Haremeyn-i Şerîfeyn’de yazılı âyet ve sûrelere gelince, bunlar Mescid-i Haram, Hz. Peygamber, kıble, hacc, namaz, Allah’ın engin rahmeti, Hz. İbrahim çerçevesinde yoğunlaşmaktadır. Yapılarla âyetler arasında hoş bağlantılar kurulmakta; kutsal mekanlara gelenlere her türlü günaha tevbe etme imkanı bulunduğu hatırlatılmak suretiyle belli bir eğitim – öğretim yapılmaktadır.
Bu gelenek Suudi Arabistan yetkililerince Mescid-i Haram’da değilse de diğerlerinde sürdürülmüştür: Mescid-i Haram’ın şu anki 95 kapısından Kral Fahd ve Kral Abdülaziz kapıları gibi ana girişlerine büyükçe kûfî Besmele ve Mescid-i Haram duvarlarının imkan verdiği hemen her yere, özellikle de revakların birbiri ile buluştuğu müsait kısımlara kûfî Lâ ilâhe illâllah ve Muhammedün rasûlûllah (ayrı ayrı) cümleleri yazılıdır.
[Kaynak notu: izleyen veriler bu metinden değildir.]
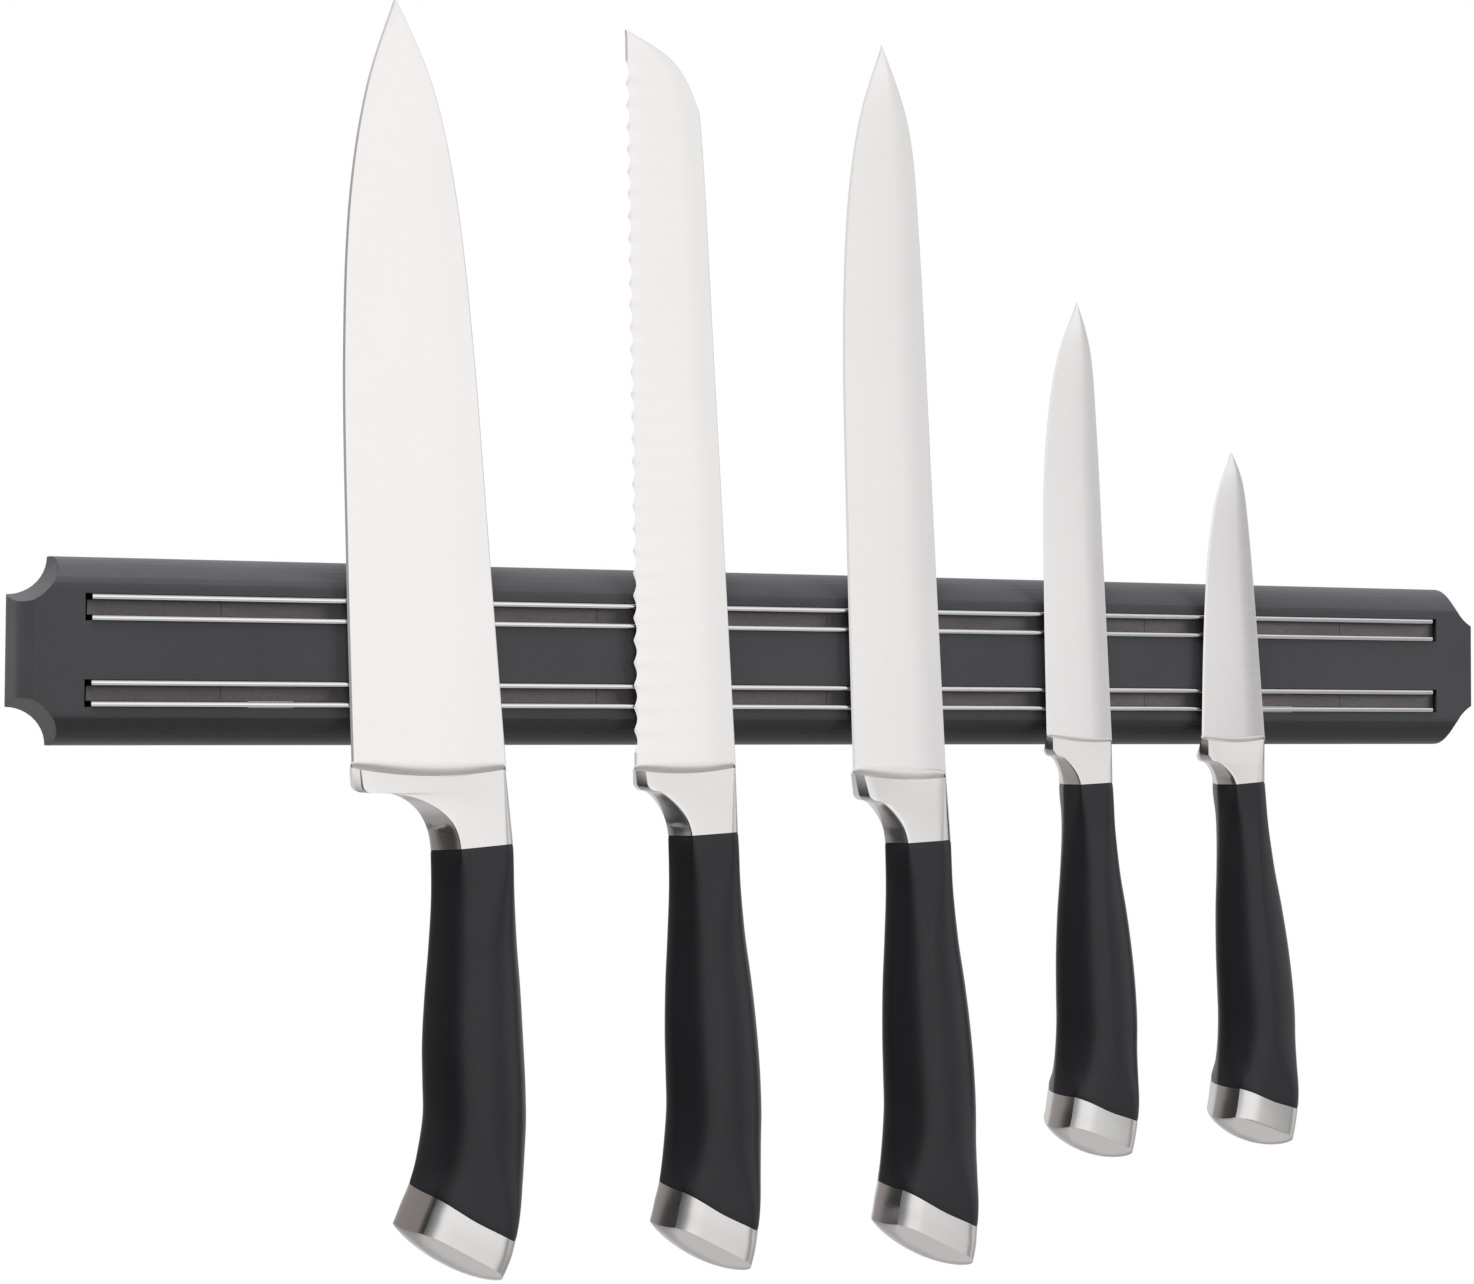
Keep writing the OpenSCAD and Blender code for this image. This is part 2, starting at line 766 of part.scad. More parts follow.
wall_bracket();
wall_screws();
wall_plugs();
front_housing();
rear_cover();
cover_screws();
upper_rail_top();
upper_rail_bottom();
lower_rail_top();
lower_rail_bottom();
upper_magnets();
lower_magnets();
chef_blade();
chef_bolster();
chef_grip();
chef_butt_cap();
bread_blade();
bread_bolster();
bread_grip();
bread_butt_cap();
carving_blade();
carving_bolster();
carving_grip();
carving_butt_cap();
utility_blade();
utility_bolster();
utility_grip();
utility_butt_cap();
paring_blade();
paring_bolster();
paring_grip();
paring_butt_cap();
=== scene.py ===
"""Looks of a wall-mounted magnetic knife rack and its five knives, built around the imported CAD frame."""

import math

import bmesh
import bpy
import numpy as np
from mathutils import Matrix, Vector


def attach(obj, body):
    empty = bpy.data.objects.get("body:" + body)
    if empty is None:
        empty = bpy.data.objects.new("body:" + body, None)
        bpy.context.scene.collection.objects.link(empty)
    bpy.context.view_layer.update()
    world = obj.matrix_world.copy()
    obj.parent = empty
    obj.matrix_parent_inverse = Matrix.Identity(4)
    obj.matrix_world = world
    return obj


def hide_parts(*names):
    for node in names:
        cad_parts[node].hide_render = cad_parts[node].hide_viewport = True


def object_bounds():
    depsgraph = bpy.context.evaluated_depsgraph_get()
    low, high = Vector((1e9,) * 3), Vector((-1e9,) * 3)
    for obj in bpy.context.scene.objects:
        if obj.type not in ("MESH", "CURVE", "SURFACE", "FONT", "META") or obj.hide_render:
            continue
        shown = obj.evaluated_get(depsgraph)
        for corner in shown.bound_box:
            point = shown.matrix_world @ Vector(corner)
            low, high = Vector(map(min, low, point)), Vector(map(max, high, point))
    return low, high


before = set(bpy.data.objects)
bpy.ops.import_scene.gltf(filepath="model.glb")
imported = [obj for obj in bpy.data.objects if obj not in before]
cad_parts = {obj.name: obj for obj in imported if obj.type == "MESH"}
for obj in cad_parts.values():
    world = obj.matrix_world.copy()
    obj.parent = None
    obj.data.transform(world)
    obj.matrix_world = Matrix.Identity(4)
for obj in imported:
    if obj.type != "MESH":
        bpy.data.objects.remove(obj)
cad_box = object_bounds()

MM = 0.001


# ---------------------------------------------------------------- camera, floor and light


# The camera's place in millimetres, its turns about the upright, its side and its own axis in degrees,
# and its lens
CAMERA_PLACE = (-212.3, -586.7, -12.7)
CAMERA_YAW = -18.04
CAMERA_PITCH = 1.62
CAMERA_ROLL = -0.28
CAMERA_LENS = 53.73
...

Mescid-i Nebevî’nin yeni bölümünün duvarlarına, Kuba mescidi duvarlarına ve kubbe eteklerine Türk hattatlara âyet ve sûreler yazdırılmıştır. Ancak, -kubbelerin tam ortasına yazılacak yazılar biraz daha ustalıklı/dairevi bir istif gerektireceği, fazileti hakkında hadis bulunan bütün âyetlerin dairevi istifleri bulunmadığı, bu istifleri oluşturmak oldukça meşakkatli bir iş olduğu, kubbe etekleri kubbe merkezlerine göre daha fazla âyet istîâb edeceği için- kubbe ve tavanlara yazma geleneği sürdürülememiştir. Kâbe kapısı, örtüsü ve anahtarı için zaman zaman farklı pasajların tercih edildiği de görülmektedir.
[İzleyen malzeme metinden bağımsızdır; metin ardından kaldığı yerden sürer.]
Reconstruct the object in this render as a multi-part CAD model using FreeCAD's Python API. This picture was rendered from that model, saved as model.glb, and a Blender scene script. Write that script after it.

İsm-i Nebî, yani “Muhammed” lafzının (ayrıca Ebû Bekr, Ömer, Osman, Ali) hemen her yerde, lâfza-i celâlle birlikte yazıldığı bilinmektedir. Nitekim Kâbe örtüsü, Kâbe revakları, Mescid-i Nebevî vb. yerlerde de böyledir. Ancak Kuba mescidinde, -Hz. Peygamber ve diğerlerinin isimlerini, onlarla tamamen farklı bir ontolojik yapıya sahip bulunan “Yüce” Allah’la eşdeğer tutmamak gerektiği düşüncesiyle- büyükçe “Allah” isminin altına daha küçük Lâtīfun bi-‘ibâdih… (Şûrâ 42/19) âyeti, aynı büyüklükteki Muhammed isminin altına da yine küçük Rasûlûllāh ve’llezîne ma’ahû eşiddâ’ü ‘ale’l-küffâri ruhamâu beynehüm (Fetih 48/29) âyeti yazılmış; böylece “yan yana ve aynı büyüklükte yazılanın, Allah’ın ve Peygamber’in isimleri değil, bu isimlerin geçtiği âyetler olduğu” izlenimi verilmek istenmiştir. Hücre-i Muattara’nın ön duvarındaki Sultan Ahmed’in yadigarı yâ Allah yâ Muhammed ibarelerinin, yâ Allah yâ Mecîd’e dönüştürülmesinde de aynı inancın izleri görülebilir.
1) Daha geniş bilgi için Murat Sülün, Sanat Eserine Vurulan Kur'ân Mührü, İst. 2006, Kaynak Yy.
2) Ahzab 33/38, 40, 56; Feth 48/29. Ayrıca, şu anki mihrapta bulunan: Tevbe 9/128-129 ve Ahzab 33/40.